Rows from a 3D modeling dataset
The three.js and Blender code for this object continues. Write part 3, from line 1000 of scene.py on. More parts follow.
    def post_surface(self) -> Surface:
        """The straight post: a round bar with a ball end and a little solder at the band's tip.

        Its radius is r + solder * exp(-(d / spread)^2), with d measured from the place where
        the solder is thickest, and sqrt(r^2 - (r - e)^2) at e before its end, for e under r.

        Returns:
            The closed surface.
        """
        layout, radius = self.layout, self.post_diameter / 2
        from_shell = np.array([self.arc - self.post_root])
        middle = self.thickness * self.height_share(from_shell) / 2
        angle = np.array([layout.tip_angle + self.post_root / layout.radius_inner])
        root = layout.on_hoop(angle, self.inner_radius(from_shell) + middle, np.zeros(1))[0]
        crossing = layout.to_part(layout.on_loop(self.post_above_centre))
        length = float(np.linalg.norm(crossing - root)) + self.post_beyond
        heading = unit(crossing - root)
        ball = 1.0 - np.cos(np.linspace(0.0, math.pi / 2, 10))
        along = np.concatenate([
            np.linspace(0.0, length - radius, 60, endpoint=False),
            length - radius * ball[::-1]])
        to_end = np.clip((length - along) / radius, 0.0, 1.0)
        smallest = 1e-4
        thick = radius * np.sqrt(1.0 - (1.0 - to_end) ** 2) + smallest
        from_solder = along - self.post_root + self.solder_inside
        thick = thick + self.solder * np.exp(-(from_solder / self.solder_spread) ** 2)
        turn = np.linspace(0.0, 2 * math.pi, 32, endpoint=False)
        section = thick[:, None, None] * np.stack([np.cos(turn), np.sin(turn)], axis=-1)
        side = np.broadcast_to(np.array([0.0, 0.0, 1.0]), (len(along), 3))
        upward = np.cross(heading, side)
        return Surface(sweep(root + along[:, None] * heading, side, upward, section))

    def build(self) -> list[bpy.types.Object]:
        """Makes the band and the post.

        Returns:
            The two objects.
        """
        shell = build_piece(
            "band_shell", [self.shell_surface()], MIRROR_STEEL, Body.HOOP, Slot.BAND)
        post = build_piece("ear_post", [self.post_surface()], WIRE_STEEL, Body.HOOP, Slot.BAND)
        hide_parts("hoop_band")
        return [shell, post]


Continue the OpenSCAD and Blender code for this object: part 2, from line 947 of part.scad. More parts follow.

Aim of the exercise: Your task is to transcribe the material exactly.

Complete answer:
The three.js and Blender code for this object continues. Write part 3, from line 1000 of scene.py on. More parts follow.
    def post_surface(self) -> Surface:
        """The straight post: a round bar with a ball end and a little solder at the band's tip.

        Its radius is r + solder * exp(-(d / spread)^2), with d measured from the place where
        the solder is thickest, and sqrt(r^2 - (r - e)^2) at e before its end, for e under r.

        Returns:
            The closed surface.
        """
        layout, radius = self.layout, self.post_diameter / 2
        from_shell = np.array([self.arc - self.post_root])
        middle = self.thickness * self.height_share(from_shell) / 2
        angle = np.array([layout.tip_angle + self.post_root / layout.radius_inner])
        root = layout.on_hoop(angle, self.inner_radius(from_shell) + middle, np.zeros(1))[0]
        crossing = layout.to_part(layout.on_loop(self.post_above_centre))
        length = float(np.linalg.norm(crossing - root)) + self.post_beyond
        heading = unit(crossing - root)
        ball = 1.0 - np.cos(np.linspace(0.0, math.pi / 2, 10))
        along = np.concatenate([
            np.linspace(0.0, length - radius, 60, endpoint=False),
            length - radius * ball[::-1]])
        to_end = np.clip((length - along) / radius, 0.0, 1.0)
        smallest = 1e-4
        thick = radius * np.sqrt(1.0 - (1.0 - to_end) ** 2) + smallest
        from_solder = along - self.post_root + self.solder_inside
        thick = thick + self.solder * np.exp(-(from_solder / self.solder_spread) ** 2)
        turn = np.linspace(0.0, 2 * math.pi, 32, endpoint=False)
        section = thick[:, None, None] * np.stack([np.cos(turn), np.sin(turn)], axis=-1)
        side = np.broadcast_to(np.array([0.0, 0.0, 1.0]), (len(along), 3))
        upward = np.cross(heading, side)
        return Surface(sweep(root + along[:, None] * heading, side, upward, section))

    def build(self) -> list[bpy.types.Object]:
        """Makes the band and the post.

        Returns:
            The two objects.
        """
        shell = build_piece(
            "band_shell", [self.shell_surface()], MIRROR_STEEL, Body.HOOP, Slot.BAND)
        post = build_piece("ear_post", [self.post_surface()], WIRE_STEEL, Body.HOOP, Slot.BAND)
        hide_parts("hoop_band")
        return [shell, post]


Continue the OpenSCAD and Blender code for this object: part 2, from line 947 of part.scad. More parts follow.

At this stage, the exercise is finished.